[Records contained in a dataset]

------------

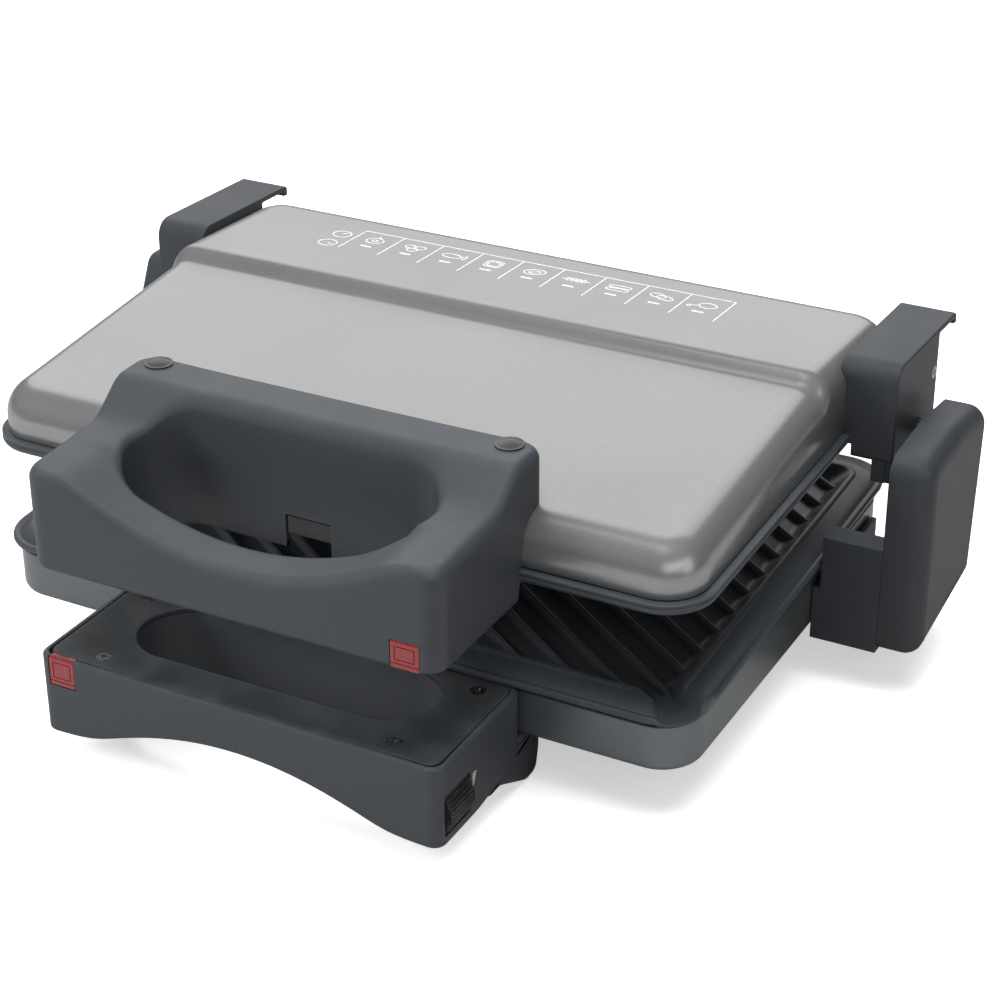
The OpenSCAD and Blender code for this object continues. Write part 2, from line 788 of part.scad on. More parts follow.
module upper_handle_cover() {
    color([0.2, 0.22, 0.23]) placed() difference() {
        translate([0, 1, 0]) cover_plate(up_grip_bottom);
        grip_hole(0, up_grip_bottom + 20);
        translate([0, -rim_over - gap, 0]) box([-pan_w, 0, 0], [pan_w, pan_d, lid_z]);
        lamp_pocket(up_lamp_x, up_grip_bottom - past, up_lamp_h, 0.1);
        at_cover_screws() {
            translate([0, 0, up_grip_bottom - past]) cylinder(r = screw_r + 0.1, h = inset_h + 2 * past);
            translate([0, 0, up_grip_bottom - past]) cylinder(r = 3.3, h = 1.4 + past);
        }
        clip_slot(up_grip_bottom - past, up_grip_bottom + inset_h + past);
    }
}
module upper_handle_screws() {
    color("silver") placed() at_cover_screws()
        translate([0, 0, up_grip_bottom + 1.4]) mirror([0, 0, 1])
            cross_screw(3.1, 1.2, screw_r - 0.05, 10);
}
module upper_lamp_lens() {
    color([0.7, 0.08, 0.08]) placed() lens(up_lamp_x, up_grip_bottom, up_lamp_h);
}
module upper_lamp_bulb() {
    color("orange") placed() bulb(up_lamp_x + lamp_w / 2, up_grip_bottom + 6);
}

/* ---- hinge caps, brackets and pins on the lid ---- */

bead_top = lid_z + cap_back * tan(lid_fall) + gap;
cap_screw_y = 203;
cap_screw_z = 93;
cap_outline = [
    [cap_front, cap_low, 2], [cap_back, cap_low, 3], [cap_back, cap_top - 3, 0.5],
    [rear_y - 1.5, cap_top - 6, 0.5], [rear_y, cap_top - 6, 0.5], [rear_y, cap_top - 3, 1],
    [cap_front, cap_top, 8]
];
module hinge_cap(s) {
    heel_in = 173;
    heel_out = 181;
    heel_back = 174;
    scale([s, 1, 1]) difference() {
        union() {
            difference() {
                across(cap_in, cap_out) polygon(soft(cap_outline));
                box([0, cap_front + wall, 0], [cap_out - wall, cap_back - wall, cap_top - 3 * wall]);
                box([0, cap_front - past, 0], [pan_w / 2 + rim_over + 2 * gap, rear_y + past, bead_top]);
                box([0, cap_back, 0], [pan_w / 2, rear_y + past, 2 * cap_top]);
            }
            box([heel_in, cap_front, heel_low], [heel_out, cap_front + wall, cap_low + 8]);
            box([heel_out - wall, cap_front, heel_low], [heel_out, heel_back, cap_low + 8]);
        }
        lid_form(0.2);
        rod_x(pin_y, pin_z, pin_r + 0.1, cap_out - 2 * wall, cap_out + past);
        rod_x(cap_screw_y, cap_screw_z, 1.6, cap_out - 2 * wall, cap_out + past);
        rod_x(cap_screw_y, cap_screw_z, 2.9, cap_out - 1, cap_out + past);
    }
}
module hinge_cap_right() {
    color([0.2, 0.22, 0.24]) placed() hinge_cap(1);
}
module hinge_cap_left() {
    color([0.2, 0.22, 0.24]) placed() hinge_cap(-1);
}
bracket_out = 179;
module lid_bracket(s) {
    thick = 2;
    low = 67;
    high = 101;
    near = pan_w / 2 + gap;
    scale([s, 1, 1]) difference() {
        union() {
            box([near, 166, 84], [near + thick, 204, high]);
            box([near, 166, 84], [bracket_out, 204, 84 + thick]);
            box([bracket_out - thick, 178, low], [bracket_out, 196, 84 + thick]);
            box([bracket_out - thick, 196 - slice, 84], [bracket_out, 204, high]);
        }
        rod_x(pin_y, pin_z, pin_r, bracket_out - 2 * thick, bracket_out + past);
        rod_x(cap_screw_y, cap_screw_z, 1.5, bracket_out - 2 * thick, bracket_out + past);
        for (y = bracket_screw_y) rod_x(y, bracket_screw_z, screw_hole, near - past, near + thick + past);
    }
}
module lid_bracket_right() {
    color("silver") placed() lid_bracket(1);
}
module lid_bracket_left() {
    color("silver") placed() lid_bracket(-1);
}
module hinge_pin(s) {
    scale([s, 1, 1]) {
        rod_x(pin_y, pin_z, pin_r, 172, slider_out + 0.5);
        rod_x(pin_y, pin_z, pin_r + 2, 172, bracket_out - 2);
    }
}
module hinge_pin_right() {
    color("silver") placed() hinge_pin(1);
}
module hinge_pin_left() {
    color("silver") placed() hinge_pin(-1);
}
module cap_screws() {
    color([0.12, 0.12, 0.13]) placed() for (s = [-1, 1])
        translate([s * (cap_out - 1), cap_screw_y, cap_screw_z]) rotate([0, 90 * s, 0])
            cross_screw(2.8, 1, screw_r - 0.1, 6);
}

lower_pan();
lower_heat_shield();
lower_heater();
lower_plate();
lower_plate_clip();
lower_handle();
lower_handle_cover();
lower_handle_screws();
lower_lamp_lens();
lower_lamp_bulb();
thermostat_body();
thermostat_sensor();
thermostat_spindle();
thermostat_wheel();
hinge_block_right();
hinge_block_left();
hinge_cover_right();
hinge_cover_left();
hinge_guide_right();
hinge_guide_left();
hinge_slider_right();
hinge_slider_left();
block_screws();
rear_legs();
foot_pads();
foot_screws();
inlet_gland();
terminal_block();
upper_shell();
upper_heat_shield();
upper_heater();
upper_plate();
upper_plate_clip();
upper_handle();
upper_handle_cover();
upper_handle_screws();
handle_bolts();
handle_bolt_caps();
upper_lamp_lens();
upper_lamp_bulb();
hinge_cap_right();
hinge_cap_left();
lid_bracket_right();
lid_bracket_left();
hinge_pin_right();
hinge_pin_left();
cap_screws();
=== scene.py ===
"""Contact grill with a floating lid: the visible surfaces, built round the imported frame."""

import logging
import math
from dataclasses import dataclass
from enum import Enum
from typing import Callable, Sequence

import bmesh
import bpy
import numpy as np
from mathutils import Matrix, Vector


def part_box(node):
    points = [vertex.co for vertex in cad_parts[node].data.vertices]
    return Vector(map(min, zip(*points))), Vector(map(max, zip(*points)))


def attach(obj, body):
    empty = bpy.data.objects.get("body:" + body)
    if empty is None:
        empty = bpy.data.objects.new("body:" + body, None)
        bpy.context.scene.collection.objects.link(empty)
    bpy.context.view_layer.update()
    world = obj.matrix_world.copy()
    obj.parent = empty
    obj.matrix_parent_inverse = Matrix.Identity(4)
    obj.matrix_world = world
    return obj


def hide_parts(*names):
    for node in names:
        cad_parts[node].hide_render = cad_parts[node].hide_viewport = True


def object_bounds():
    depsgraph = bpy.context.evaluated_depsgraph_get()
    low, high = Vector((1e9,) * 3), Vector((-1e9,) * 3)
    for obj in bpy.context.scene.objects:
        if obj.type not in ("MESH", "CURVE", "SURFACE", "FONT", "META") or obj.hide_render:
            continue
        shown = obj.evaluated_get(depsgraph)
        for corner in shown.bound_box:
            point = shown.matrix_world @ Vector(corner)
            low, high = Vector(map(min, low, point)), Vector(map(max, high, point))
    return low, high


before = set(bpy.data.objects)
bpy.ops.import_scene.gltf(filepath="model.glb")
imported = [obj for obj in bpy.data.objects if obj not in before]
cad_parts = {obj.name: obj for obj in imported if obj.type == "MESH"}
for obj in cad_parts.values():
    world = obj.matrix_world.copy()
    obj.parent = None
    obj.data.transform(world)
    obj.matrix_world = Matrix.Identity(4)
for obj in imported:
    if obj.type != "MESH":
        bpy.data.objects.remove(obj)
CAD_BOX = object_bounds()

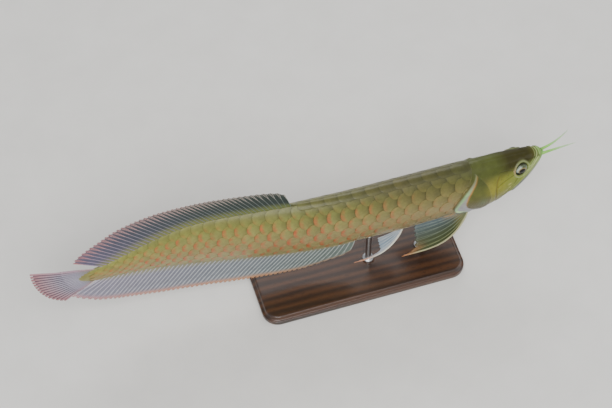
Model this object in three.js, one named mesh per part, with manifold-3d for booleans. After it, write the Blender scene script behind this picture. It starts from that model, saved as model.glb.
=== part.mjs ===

------------

• TASK OBJECTIVE
Restate the final lines of the listing above word for word, beginning at the line that contains "Model this object".

• SOLUTION TO THIS PROBLEM
Model this object in three.js, one named mesh per part, with manifold-3d for booleans. After it, write the Blender scene script behind this picture. It starts from that model, saved as model.glb.
=== part.mjs ===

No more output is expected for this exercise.